If you WANT to bypass that, you can not use longhorn, and just make a local storage class.
b
The latter part is understood. However, “doesn’t leave the box” may mean that it goes through the network stack, but not out the ethernet card, right? If so, then the gig link shouldn’t be limiting, right?
b
I'm gonna have to guess here, but I think that ther'e still bond/bridge interfaces that are created and they probably match the physical link speeds?
b
interesting. That’s a good lead. OK, how about making a “local storage class” in harvester for the VM. Is there a doc for that? I couldn’t find one.
b
I doubt it. But that doesn't mean you can't do it. The local storage is part of the upstream k8s bits... let me see if I can find you a link.
b
Alrighty, thank you
b
You'll need to get the kubeconfig or enable the builtin Rancher UI for Harvester to add those bits.
b
aye. already done
Just as a note of curioisity. The mgmt-br interface is actually running at 10G (even though the underlying 1G nics compose it). Hrm.

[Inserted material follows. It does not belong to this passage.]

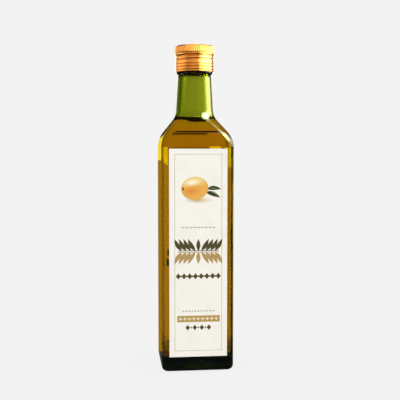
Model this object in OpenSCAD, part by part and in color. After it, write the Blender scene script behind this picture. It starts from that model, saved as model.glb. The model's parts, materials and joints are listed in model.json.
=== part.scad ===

It doesn’t feel right that it would send the data over the link via strict-local, replica=1, however, I do see it saturate the harvester storage network metrics chart while I run it continuously. Isn’t that in general a very inefficient thing to do? I almost feel like something is misconfigured or I’m missing something obvious. Going through the bonded device and getting short circuited is one thing, but longhorn looks to be sending the data (or some metadata) over the wire and maxing the link out before confirming the write locally.
b
¯\_(ツ)_/¯
b
haha. Understood. I wonder if there is a longhorn dev that can chime in?
b
Give it 24 hours
b
👍
b
Unless you have a support contract
then open a ticket. 🙂
b
hehe. I do not.
b
actually, since it's the weekend already in parts of the world, I'd wait until Monday.
b
Absolutely. I appreciate all your feedback so far though!
b
Although, I just remembered something: I think I remember hearing that Longhorn, even though it's using it's own storage class, is actually using NFS under the hood for the read/writes from the pod to the disk. That's probably why it has to use the network and can't just "mount" the "disk image" directly into the pod that's on it's local host. I think your question is probably how to alleviate that 1G connection speed on the local host still though.